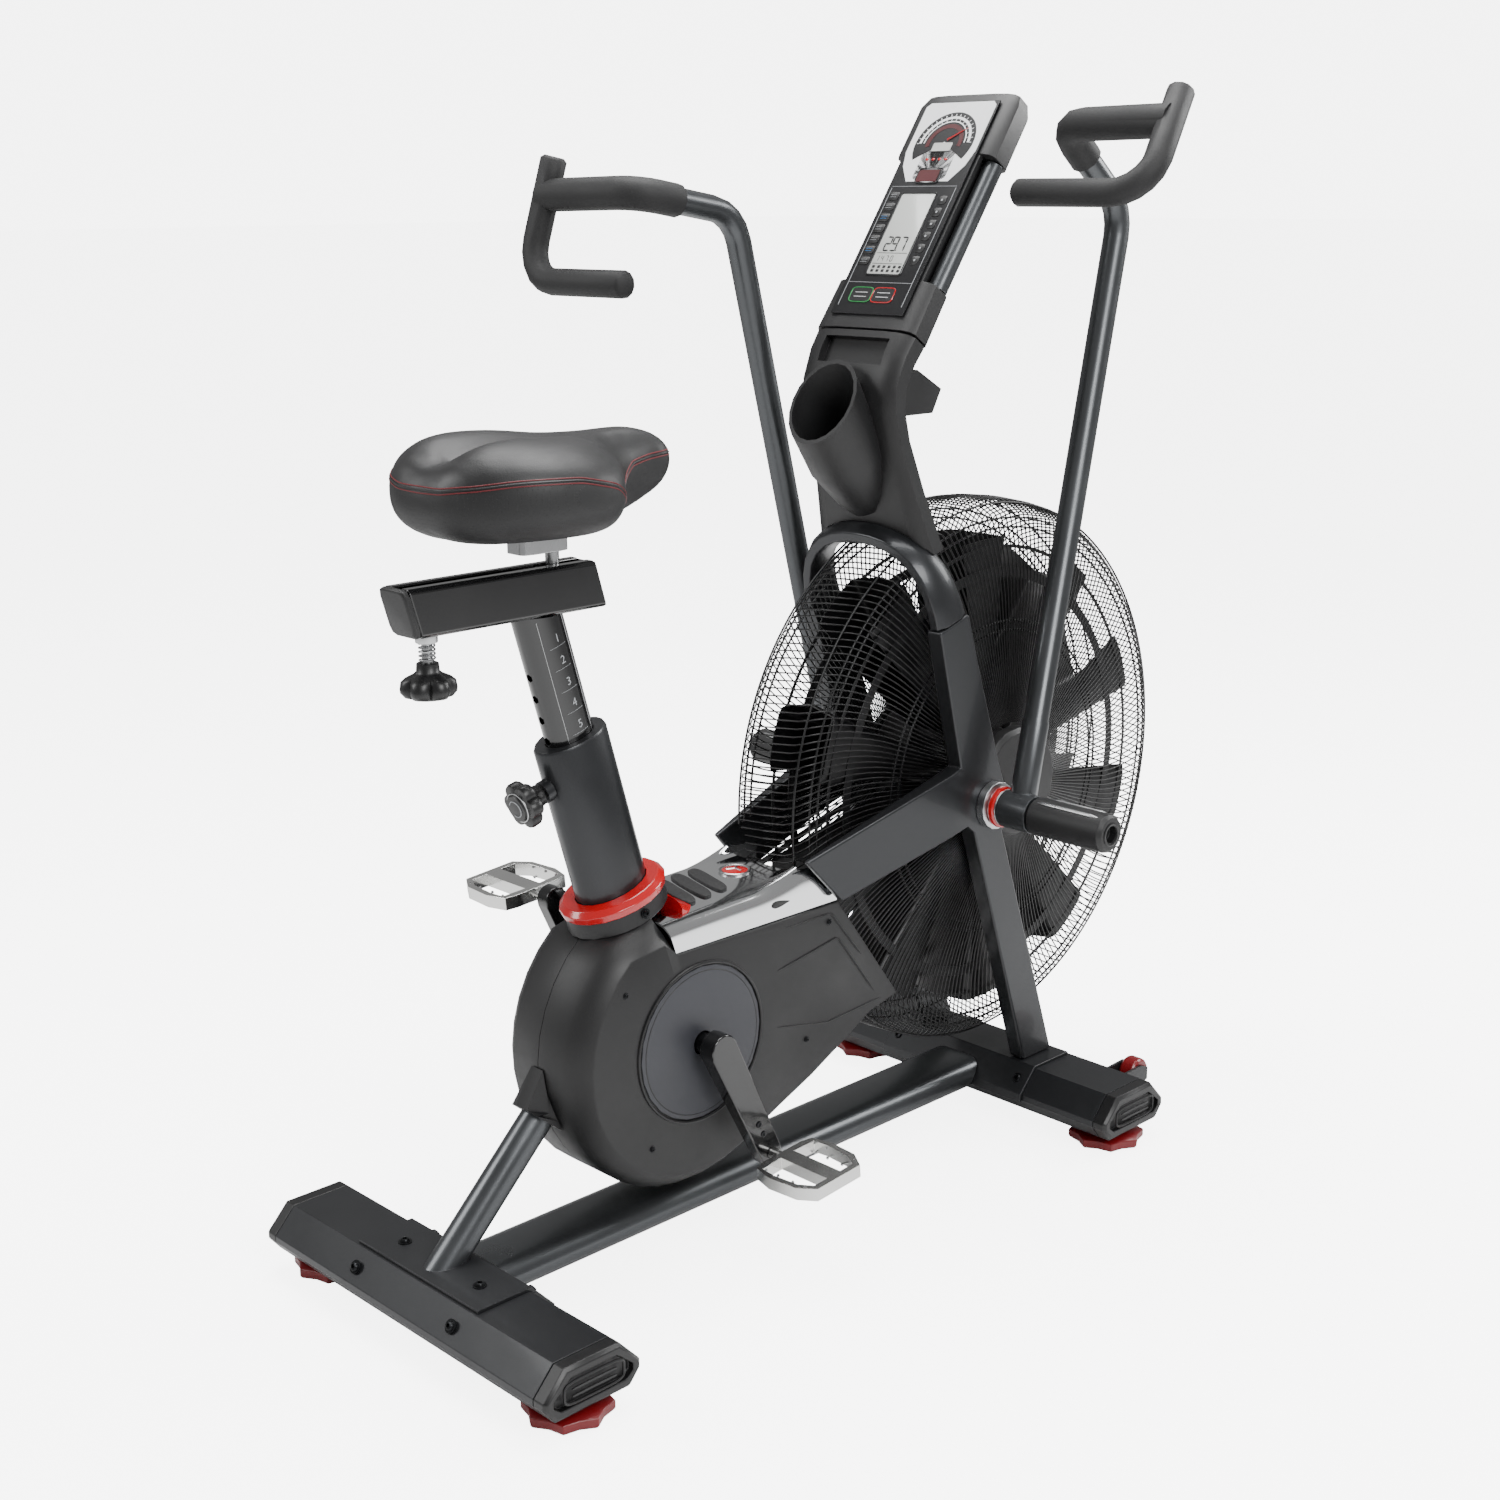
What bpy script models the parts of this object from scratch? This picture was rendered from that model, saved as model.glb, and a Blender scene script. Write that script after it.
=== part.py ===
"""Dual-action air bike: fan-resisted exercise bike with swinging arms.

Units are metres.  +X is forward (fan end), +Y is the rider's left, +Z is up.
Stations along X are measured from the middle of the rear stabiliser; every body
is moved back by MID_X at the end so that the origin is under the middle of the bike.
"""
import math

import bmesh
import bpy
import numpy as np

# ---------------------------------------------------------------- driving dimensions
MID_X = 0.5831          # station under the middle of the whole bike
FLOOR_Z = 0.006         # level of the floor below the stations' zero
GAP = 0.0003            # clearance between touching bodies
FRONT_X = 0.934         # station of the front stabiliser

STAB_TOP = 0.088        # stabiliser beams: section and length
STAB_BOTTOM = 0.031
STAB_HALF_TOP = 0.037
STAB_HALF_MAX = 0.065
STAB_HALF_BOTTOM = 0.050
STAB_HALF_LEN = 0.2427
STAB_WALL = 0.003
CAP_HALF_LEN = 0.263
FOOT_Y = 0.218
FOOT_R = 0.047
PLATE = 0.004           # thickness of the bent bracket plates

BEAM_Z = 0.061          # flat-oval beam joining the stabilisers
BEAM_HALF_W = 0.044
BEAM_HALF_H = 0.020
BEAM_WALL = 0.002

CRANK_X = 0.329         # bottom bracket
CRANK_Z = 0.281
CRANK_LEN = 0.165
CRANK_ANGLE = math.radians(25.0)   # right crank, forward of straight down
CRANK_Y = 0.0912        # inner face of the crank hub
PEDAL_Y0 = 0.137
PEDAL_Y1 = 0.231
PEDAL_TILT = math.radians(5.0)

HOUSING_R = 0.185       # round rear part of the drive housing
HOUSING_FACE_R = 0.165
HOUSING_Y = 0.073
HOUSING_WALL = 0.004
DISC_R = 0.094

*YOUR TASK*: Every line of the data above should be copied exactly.

*TASK SOLUTION*:
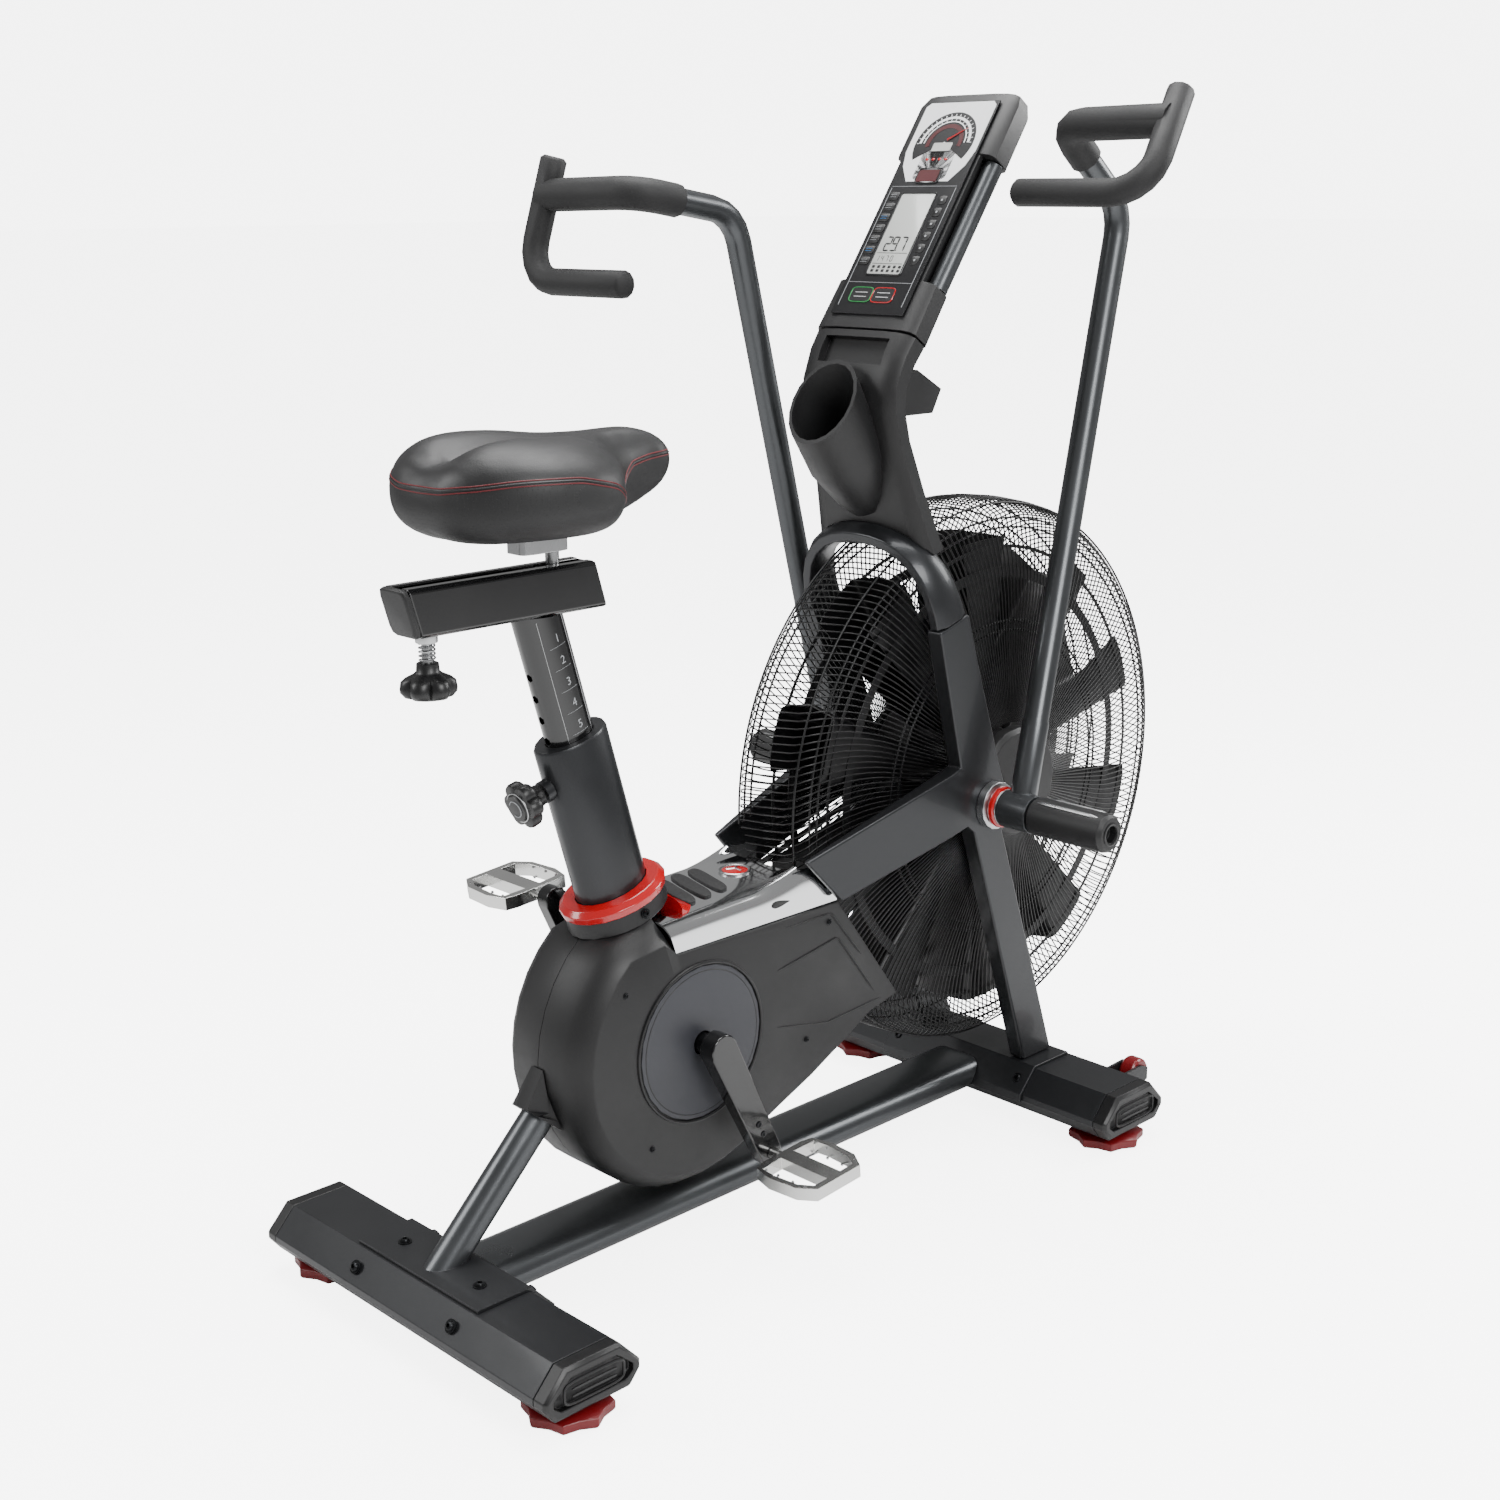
What bpy script models the parts of this object from scratch? This picture was rendered from that model, saved as model.glb, and a Blender scene script. Write that script after it.
=== part.py ===
"""Dual-action air bike: fan-resisted exercise bike with swinging arms.

Units are metres.  +X is forward (fan end), +Y is the rider's left, +Z is up.
Stations along X are measured from the middle of the rear stabiliser; every body
is moved back by MID_X at the end so that the origin is under the middle of the bike.
"""
import math

import bmesh
import bpy
import numpy as np

# ---------------------------------------------------------------- driving dimensions
MID_X = 0.5831          # station under the middle of the whole bike
FLOOR_Z = 0.006         # level of the floor below the stations' zero
GAP = 0.0003            # clearance between touching bodies
FRONT_X = 0.934         # station of the front stabiliser

STAB_TOP = 0.088        # stabiliser beams: section and length
STAB_BOTTOM = 0.031
STAB_HALF_TOP = 0.037
STAB_HALF_MAX = 0.065
STAB_HALF_BOTTOM = 0.050
STAB_HALF_LEN = 0.2427
STAB_WALL = 0.003
CAP_HALF_LEN = 0.263
FOOT_Y = 0.218
FOOT_R = 0.047
PLATE = 0.004           # thickness of the bent bracket plates

BEAM_Z = 0.061          # flat-oval beam joining the stabilisers
BEAM_HALF_W = 0.044
BEAM_HALF_H = 0.020
BEAM_WALL = 0.002

CRANK_X = 0.329         # bottom bracket
CRANK_Z = 0.281
CRANK_LEN = 0.165
CRANK_ANGLE = math.radians(25.0)   # right crank, forward of straight down
CRANK_Y = 0.0912        # inner face of the crank hub
PEDAL_Y0 = 0.137
PEDAL_Y1 = 0.231
PEDAL_TILT = math.radians(5.0)

HOUSING_R = 0.185       # round rear part of the drive housing
HOUSING_FACE_R = 0.165
HOUSING_Y = 0.073
HOUSING_WALL = 0.004
DISC_R = 0.094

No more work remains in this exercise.